■ Data in this exercise

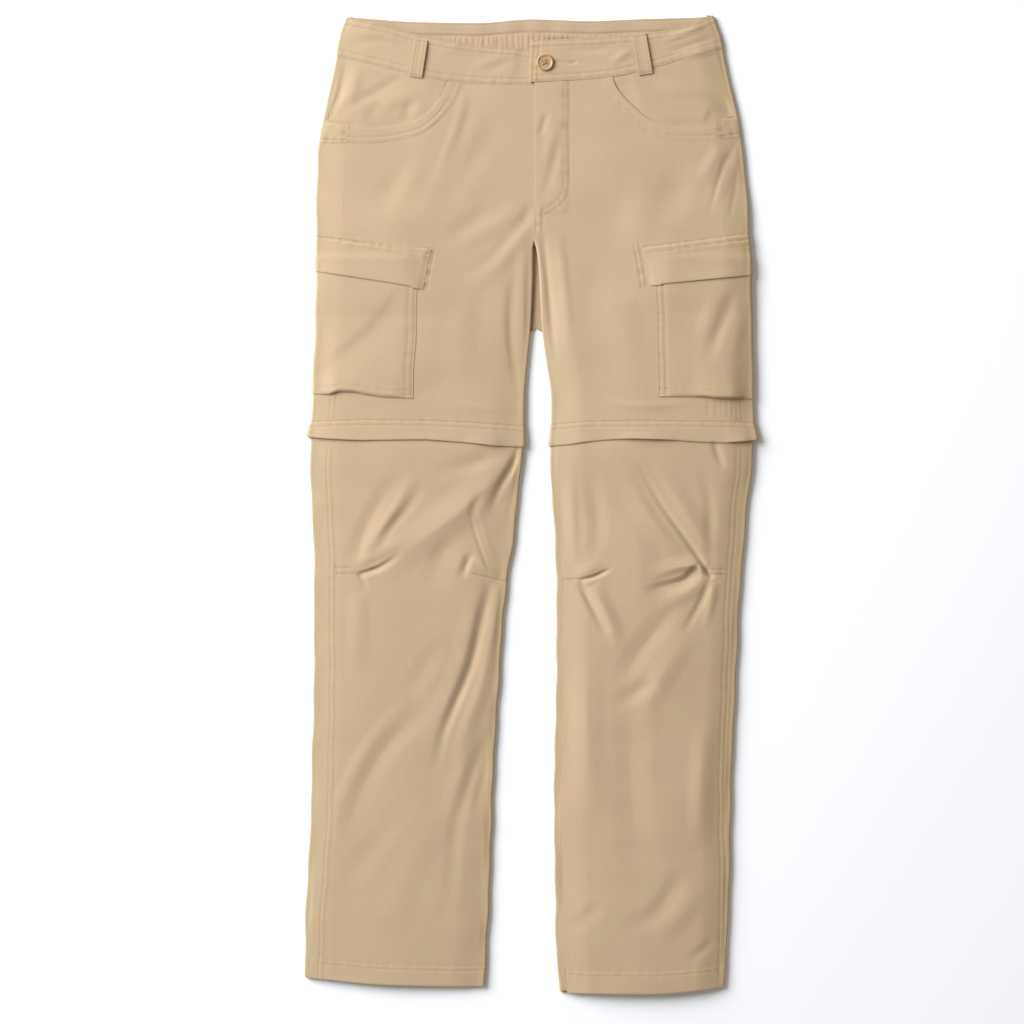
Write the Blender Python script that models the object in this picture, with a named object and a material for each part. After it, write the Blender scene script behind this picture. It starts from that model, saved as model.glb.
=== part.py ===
"""Convertible zip-off trousers, laid flat on their back.

+X is the wearer's left, +Y is towards the waist and +Z is up from the floor, which is at z = 0.
Sizes in the tables are millimetres, and the meshes are made in metres.

Each half of the trousers is one flattened tube. A place on it is (y, s): y is how far up the garment it is,
and s is the distance round the section from the outermost point of the side, positive over the top and negative
underneath.
"""

import math

import bmesh
import bpy
import numpy as np

MM = 0.001

# How thick the cloth is, and how it lies
CLOTH = 1.2  # wall of a panel
BAND_WALL = 1.4  # wall of a waistband
SEAM_GAP = 0.3  # between two pieces that are sewn edge to edge
LAYER = 1.6  # from one layer's outer face to the next one's: a wall and the air between
EDGE_R = 2.4  # radius of the folds down each side
QUARTER = EDGE_R * math.pi / 2  # a quarter turn of that fold, along the cloth
PUFF = 1.6  # how far the front stands up in the middle, so that 4 mm of air is inside
PUFF_REACH = 40.0  # how far in from a side fold the puff is full
LEAST_TOP = 3.4  # lowest that a crease brings the front's outer face

# Places on the garment
CENTRE_FRONT = 3.5  # x of the seam down the front
CENTRE_BACK = 5.0
CROTCH = 190.0  # y where the two legs part
SLIT_TOP = 293.0  # y where the front of the crotch starts to fall open
BAND_RISE = 0.3  # how proud of the panels the waistband is

INWARD = {"right": 1, "left": -1}  # the wearer's right leg is at -X


def table(names, *rows):
    """Columns by name, sorted by the first one, which is the position that the others are read at."""
    ordered = sorted(rows)
    return {name: np.array(values, float) for name, values in zip(names.split(), zip(*ordered))}


def read(rows, column, at):
    """A smooth curve through a column of a table, which never passes its values, read at the positions at."""
    keys, values = next(iter(rows.values())), rows[column]
    rates = np.diff(values) / np.diff(keys)
    same_way = rates[1:] * rates[:-1] > 0
    total = np.where(same_way, rates[1:] + rates[:-1], 1)
    turning = np.where(same_way, 2 * rates[1:] * rates[:-1] / total, 0)
    slopes = np.concatenate([rates[:1], turning, rates[-1:]])
    at = np.clip(at, keys[0], keys[-1])
    k = np.clip(np.searchsorted(keys, at) - 1, 0, len(keys) - 2)
    span = keys[k + 1] - keys[k]
    t = (at - keys[k]) / span
    start = values[k] * (1 + 2 * t) * (1 - t) ** 2 + slopes[k] * span * t * (1 - t) ** 2
    end = values[k + 1] * t * t * (3 - 2 * t) + slopes[k + 1] * span * t * t * (t - 1)
    return start + end


def ease(t):
    """From 0 to 1, level at both ends."""
    t = np.clip(t, 0, 1)
    return t * t * (3 - 2 * t)


# x of the outline at the side of each leg
OUTER = table(
    "y right left",
    (-523, -246.4, 210.0),
    (-474, -246.4, 213.2),
    (-408, -243.7, 216.5),
    (-343, -240.4, 217.1),
    (-278, -238.8, 219.2),
    (-213, -237.2, 222.0),
    (-147, -236.6, 225.2),
    (-82, -236.6, 228.5),
    (-39, -237.2, 232.3),
    (5, -239.4, 236.1),
    (48, -240.4, 241.5),
    (81, -239.4, 242.1),
    (114, -238.2, 242.0),
    (190, -234.5, 240.5),
    (244, -233.5, 239.0),
    (331, -233.9, 236.1),
    (375, -232.8, 231.7),
    (397, -230.7, 229.0),
    (418, -227.4, 226.3),
    (440, -222.0, 220.9),
    (484, -212.7, 211.1),
    (505, -209.4, 207.3),
    (523, -204.0, 201.3),
    (533, -200.0, 197.5),
)

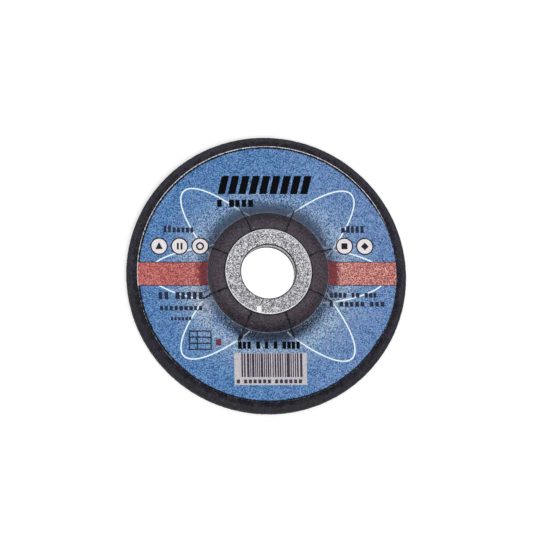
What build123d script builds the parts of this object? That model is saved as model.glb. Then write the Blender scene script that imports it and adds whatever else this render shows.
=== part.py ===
from build123d import *
from math import atan2, degrees, radians, tan
import os

# Depressed-centre grinding disc lying flat, label up, as it rests on a table.
# Z is the axis of the bore, and Z = 0 is the flat ring that grinds and that the disc lies on.
# The object has three pieces: the bonded body, the paper label glued on it and the steel ring of the bore.
# All sizes are in millimetres.

# Bonded body
disc_diameter = 115.0
disc_thickness = 6.0
hub_rise = 4.6
hub_thickness = 6.0
hub_top_diameter = 45.2
slope_run = 5.3
shoulder_round = 3.0
foot_round = 4.0
rim_bevel_width = 2.2
rim_bevel_drop = 1.8
rim_bevel_round = 1.0
rim_edge_round = 0.8

# Recess for the clamp nut, under the hub
recess_diameter = 43.0
recess_slope_run = 4.0
recess_corner_round = 1.5
recess_mouth_round = 2.0

# Steel ring of the bore
bore_diameter = 22.23
ring_sheet = 0.6
flange_diameter = 35.4
flange_edge_round = 0.3
ring_bend_round = 0.2
collar_gap = 0.05
collar_setback = 0.4

# Paper label
label_thickness = 0.2
label_margin = 4.1
label_hole_gap = 0.3
slit_count = 8
slit_width = 0.4
slit_reach_past_foot = 1.0
first_slit_angle = 21.3
torn_slit = 5
tear_length = 2.8
tear_width = 1.4

# Heights that follow from the sizes above
hub_top_z = disc_thickness + hub_rise
recess_ceiling_z = hub_top_z - hub_thickness
flange_seat_z = hub_top_z + label_thickness
flange_top_z = flange_seat_z + ring_sheet
collar_end_z = recess_ceiling_z + collar_setback

# Radii that follow from the sizes above
rim_radius = disc_diameter / 2
hub_top_radius = hub_top_diameter / 2
foot_radius = hub_top_radius + slope_run
bore_radius = bore_diameter / 2
collar_radius = bore_radius + ring_sheet
body_bore_radius = collar_radius + collar_gap
recess_radius = recess_diameter / 2
recess_mouth_radius = recess_radius + recess_slope_run
flange_radius = flange_diameter / 2
label_radius = rim_radius - label_margin
label_hole_radius = collar_radius + ring_bend_round + label_hole_gap
slit_end_radius = foot_radius + slit_reach_past_foot
slope_angle = degrees(atan2(hub_rise, slope_run))

# Direction that follows from the sizes above
torn_slit_angle = first_slit_angle + torn_slit * 360 / slit_count

os.makedirs("parts", exist_ok=True)


def top_corners(inner_radius, outer_radius, lift):
    """Corners of the disc's top, from near the bore outwards, lifted square to the surface."""
    corner_shift = lift * tan(radians(slope_angle / 2))
    return [
        (inner_radius, hub_top_z + lift),
        (hub_top_radius + corner_shift, hub_top_z + lift),
        (foot_radius + corner_shift, disc_thickness + lift),
        (outer_radius, disc_thickness + lift),
    ]


def top_rounds(lift):
    """Radii of the hub's shoulder and of its foot on the lifted surface."""
    return [shoulder_round + lift, foot_round - lift]


# Bonded body: one moulded solid of even section, turned about the axis of the bore
with BuildPart() as abrasive_body:
    with BuildSketch(Plane.XZ):
        with BuildLine():
            FilletPolyline(
                (body_bore_radius, recess_ceiling_z),
                *top_corners(body_bore_radius, rim_radius - rim_bevel_width, 0.0),
                (rim_radius, disc_thickness - rim_bevel_drop),
                (rim_radius, 0.0),
                (recess_mouth_radius, 0.0),
                (recess_radius, recess_ceiling_z),
                radius=[
                    0.0,
                    ring_bend_round + collar_gap,
                    *top_rounds(0.0),
                    rim_bevel_round,
                    rim_bevel_round,
                    rim_edge_round,
                    recess_mouth_round,
                    recess_corner_round,
                ],
                close=True,
            )
        make_face()
    revolve(axis=Axis.Z)

# Paper label: a thin sheet that follows the top of the body, slit round the hub.
# One slit is torn wider at its outer end.
with BuildPart() as label:
    with BuildSketch(Plane.XZ):
        with BuildLine():
            glued_side = FilletPolyline(
                *top_corners(label_hole_radius, label_radius, 0.0),
                radius=top_rounds(0.0),
            )
            printed_side = FilletPolyline(
                *top_corners(label_hole_radius, label_radius, label_thickness),
                radius=top_rounds(label_thickness),
            )
            Line(glued_side @ 0, printed_side @ 0)
            Line(glued_side @ 1, printed_side @ 1)
        make_face()
    revolve(axis=Axis.Z)
    with BuildSketch(Plane.XY.offset(disc_thickness)):
        with PolarLocations(slit_end_radius / 2, slit_count, start_angle=first_slit_angle):
            Rectangle(slit_end_radius, slit_width)
        with PolarLocations(slit_end_radius, 1, start_angle=torn_slit_angle):
            SlotOverall(tear_length, tear_width)
    extrude(amount=hub_rise + 2 * label_thickness, mode=Mode.SUBTRACT)

# Steel ring: a flat flange on the label, bent down into a collar that lines the bore
with BuildPart() as bore_ring:
    with BuildSketch(Plane.XZ):
        with BuildLine():
            FilletPolyline(
                (bore_radius, collar_end_z),
                (bore_radius, flange_top_z),
                (flange_radius, flange_top_z),
                (flange_radius, flange_seat_z),
                (collar_radius, flange_seat_z),
                (collar_radius, collar_end_z),
                radius=[
                    0.0,
                    ring_bend_round + ring_sheet,
                    flange_edge_round,
                    0.0,
                    ring_bend_round,
                    0.0,
                ],
                close=True,
            )
        make_face()
    revolve(axis=Axis.Z)

abrasive_body.part.label = "abrasive_body"
label.part.label = "label"
bore_ring.part.label = "bore_ring"

for piece in (abrasive_body, label, bore_ring):
    export_step(piece.part, f"parts/{piece.part.label}.step")
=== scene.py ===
"""Looks of a depressed-centre grinding disc that lies flat with its label up.

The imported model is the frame. Sizes are in millimetres in that frame, and become metres where a mesh,
a texture or a lamp is made. Angles are in degrees, counted from +X towards +Y.
"""

import logging
import math
from dataclasses import dataclass, field
from enum import Enum
from typing import Sequence

import bpy
import numpy as np
from mathutils import Matrix, Vector


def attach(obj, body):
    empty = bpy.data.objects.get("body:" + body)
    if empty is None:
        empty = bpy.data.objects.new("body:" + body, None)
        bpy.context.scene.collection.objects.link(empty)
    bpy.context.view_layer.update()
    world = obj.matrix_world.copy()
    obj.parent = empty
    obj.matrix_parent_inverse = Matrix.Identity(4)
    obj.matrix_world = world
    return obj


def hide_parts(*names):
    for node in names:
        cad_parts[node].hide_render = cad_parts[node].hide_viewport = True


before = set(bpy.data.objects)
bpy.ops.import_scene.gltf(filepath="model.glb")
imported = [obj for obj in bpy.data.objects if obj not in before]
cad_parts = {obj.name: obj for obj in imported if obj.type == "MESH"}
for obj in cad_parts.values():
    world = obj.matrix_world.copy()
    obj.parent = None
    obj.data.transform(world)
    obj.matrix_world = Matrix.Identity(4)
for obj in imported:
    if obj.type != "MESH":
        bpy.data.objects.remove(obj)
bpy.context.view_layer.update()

MM = 0.001
SHARP_ANGLE = math.radians(40)
ROOT = "root"
LOG = logging.getLogger("grinding_disc")

Colour = tuple[float, float, float, float]
Point = tuple[float, float]
Points = tuple[Point, ...]
Span = tuple[float, ...]

WHITE: Colour = (1.0, 1.0, 1.0, 1.0)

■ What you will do
Repeat the entries above exactly, beginning at their first line and ending with the line that contains "LEAST_TOP = 3.4", with nothing added.

■ The answer
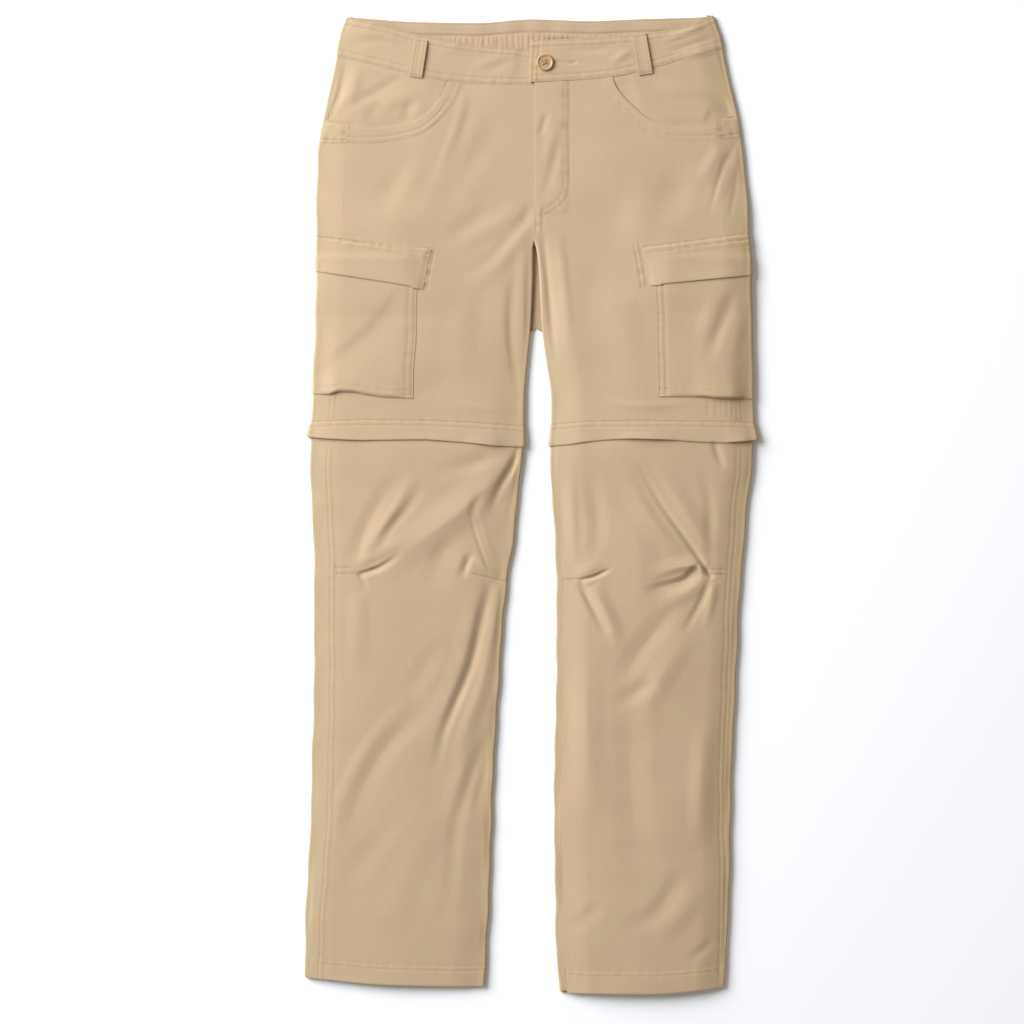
Write the Blender Python script that models the object in this picture, with a named object and a material for each part. After it, write the Blender scene script behind this picture. It starts from that model, saved as model.glb.
=== part.py ===
"""Convertible zip-off trousers, laid flat on their back.

+X is the wearer's left, +Y is towards the waist and +Z is up from the floor, which is at z = 0.
Sizes in the tables are millimetres, and the meshes are made in metres.

Each half of the trousers is one flattened tube. A place on it is (y, s): y is how far up the garment it is,
and s is the distance round the section from the outermost point of the side, positive over the top and negative
underneath.
"""

import math

import bmesh
import bpy
import numpy as np

MM = 0.001

# How thick the cloth is, and how it lies
CLOTH = 1.2  # wall of a panel
BAND_WALL = 1.4  # wall of a waistband
SEAM_GAP = 0.3  # between two pieces that are sewn edge to edge
LAYER = 1.6  # from one layer's outer face to the next one's: a wall and the air between
EDGE_R = 2.4  # radius of the folds down each side
QUARTER = EDGE_R * math.pi / 2  # a quarter turn of that fold, along the cloth
PUFF = 1.6  # how far the front stands up in the middle, so that 4 mm of air is inside
PUFF_REACH = 40.0  # how far in from a side fold the puff is full
LEAST_TOP = 3.4  # lowest that a crease brings the front's outer face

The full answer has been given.